■ Short problem
Please give back word for word the lines below, from the first one through the one with "STEM_TOP = 0.0585".

— start Data shown —

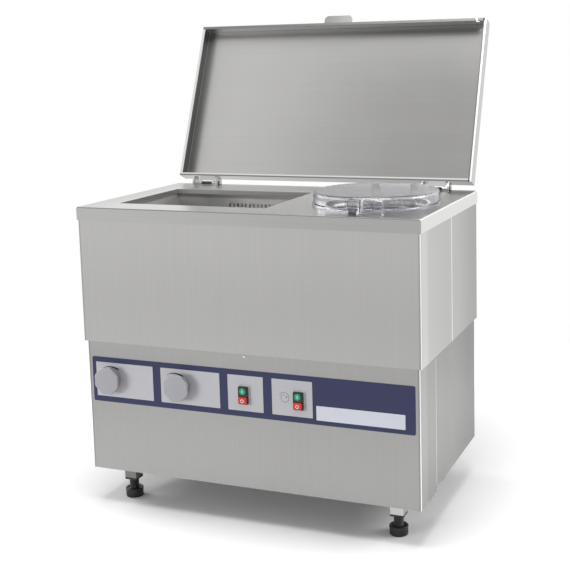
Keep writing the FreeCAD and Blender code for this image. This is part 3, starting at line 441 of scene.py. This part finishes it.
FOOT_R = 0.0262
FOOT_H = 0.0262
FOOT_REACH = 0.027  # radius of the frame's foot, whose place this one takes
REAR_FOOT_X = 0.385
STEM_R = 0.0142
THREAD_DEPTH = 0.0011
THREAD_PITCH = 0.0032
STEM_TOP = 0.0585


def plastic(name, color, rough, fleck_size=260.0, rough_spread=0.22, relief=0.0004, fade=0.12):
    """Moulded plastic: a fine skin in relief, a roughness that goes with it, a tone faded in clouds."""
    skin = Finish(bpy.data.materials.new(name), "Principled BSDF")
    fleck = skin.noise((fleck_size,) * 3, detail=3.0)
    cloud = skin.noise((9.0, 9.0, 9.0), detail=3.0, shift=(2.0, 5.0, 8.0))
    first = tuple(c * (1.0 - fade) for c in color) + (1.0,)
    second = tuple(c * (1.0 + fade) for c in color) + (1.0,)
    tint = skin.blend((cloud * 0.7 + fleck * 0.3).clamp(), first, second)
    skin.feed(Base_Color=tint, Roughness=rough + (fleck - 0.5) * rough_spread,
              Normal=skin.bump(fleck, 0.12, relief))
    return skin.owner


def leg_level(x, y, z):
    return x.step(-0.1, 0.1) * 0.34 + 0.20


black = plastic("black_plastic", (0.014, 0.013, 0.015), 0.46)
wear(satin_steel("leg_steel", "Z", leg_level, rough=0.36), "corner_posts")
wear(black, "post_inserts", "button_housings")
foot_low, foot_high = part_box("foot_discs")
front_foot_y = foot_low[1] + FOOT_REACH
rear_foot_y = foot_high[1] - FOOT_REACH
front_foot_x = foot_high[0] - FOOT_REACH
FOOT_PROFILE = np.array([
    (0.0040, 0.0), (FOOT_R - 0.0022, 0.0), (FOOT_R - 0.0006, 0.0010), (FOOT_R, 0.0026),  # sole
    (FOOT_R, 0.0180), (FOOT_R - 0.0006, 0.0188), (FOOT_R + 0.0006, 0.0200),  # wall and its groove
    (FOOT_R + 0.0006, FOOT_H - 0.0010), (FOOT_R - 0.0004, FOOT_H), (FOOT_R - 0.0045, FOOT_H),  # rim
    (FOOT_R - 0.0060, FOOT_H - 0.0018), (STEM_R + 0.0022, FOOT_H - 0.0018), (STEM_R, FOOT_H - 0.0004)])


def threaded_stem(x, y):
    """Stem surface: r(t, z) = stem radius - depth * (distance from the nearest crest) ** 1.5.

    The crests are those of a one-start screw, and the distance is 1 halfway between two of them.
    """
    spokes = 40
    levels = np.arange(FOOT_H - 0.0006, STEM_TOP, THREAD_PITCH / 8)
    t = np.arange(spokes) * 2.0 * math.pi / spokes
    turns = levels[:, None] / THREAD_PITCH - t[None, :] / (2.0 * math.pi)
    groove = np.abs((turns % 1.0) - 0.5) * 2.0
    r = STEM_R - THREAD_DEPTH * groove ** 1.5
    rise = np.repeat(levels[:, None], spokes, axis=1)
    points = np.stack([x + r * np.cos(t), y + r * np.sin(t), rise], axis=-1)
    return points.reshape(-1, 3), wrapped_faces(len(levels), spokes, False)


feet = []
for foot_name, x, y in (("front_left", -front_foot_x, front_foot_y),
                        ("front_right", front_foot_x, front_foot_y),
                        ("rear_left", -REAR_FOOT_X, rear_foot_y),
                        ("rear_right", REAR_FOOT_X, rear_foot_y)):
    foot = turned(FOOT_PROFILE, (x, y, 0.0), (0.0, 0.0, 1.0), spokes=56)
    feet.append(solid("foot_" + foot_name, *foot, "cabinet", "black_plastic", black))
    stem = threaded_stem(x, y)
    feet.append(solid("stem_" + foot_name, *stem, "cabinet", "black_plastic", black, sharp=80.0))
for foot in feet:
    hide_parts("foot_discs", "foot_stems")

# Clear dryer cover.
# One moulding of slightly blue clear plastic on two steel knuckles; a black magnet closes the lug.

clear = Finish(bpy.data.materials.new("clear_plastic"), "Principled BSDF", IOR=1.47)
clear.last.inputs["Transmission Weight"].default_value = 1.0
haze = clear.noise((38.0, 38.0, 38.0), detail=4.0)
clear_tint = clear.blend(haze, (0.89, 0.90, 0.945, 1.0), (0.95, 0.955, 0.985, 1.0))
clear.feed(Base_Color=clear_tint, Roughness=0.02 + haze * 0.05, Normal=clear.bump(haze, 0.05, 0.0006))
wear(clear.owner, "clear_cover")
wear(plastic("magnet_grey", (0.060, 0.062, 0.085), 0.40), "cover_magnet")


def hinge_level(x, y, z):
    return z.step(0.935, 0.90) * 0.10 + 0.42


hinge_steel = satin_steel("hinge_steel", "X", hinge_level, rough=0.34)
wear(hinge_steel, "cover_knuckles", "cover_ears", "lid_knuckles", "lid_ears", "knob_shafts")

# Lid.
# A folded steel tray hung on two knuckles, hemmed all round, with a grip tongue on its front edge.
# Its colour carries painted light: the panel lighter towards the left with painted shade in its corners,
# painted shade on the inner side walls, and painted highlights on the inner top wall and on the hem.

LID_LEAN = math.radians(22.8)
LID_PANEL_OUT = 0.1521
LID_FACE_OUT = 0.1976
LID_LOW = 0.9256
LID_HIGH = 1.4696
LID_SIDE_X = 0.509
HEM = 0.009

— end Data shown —

■ Task response
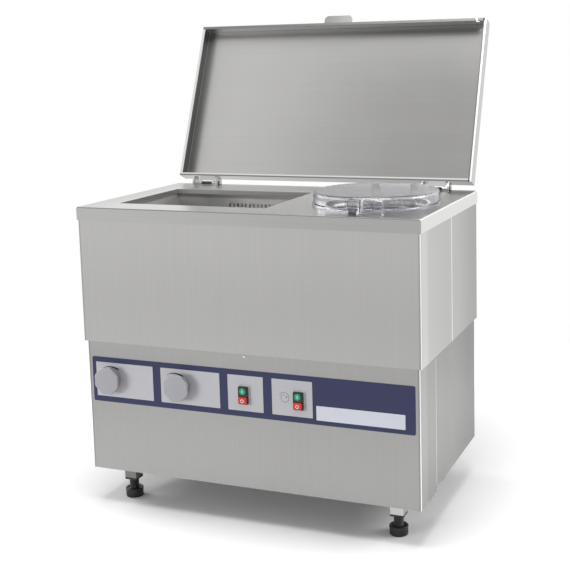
Keep writing the FreeCAD and Blender code for this image. This is part 3, starting at line 441 of scene.py. This part finishes it.
FOOT_R = 0.0262
FOOT_H = 0.0262
FOOT_REACH = 0.027  # radius of the frame's foot, whose place this one takes
REAR_FOOT_X = 0.385
STEM_R = 0.0142
THREAD_DEPTH = 0.0011
THREAD_PITCH = 0.0032
STEM_TOP = 0.0585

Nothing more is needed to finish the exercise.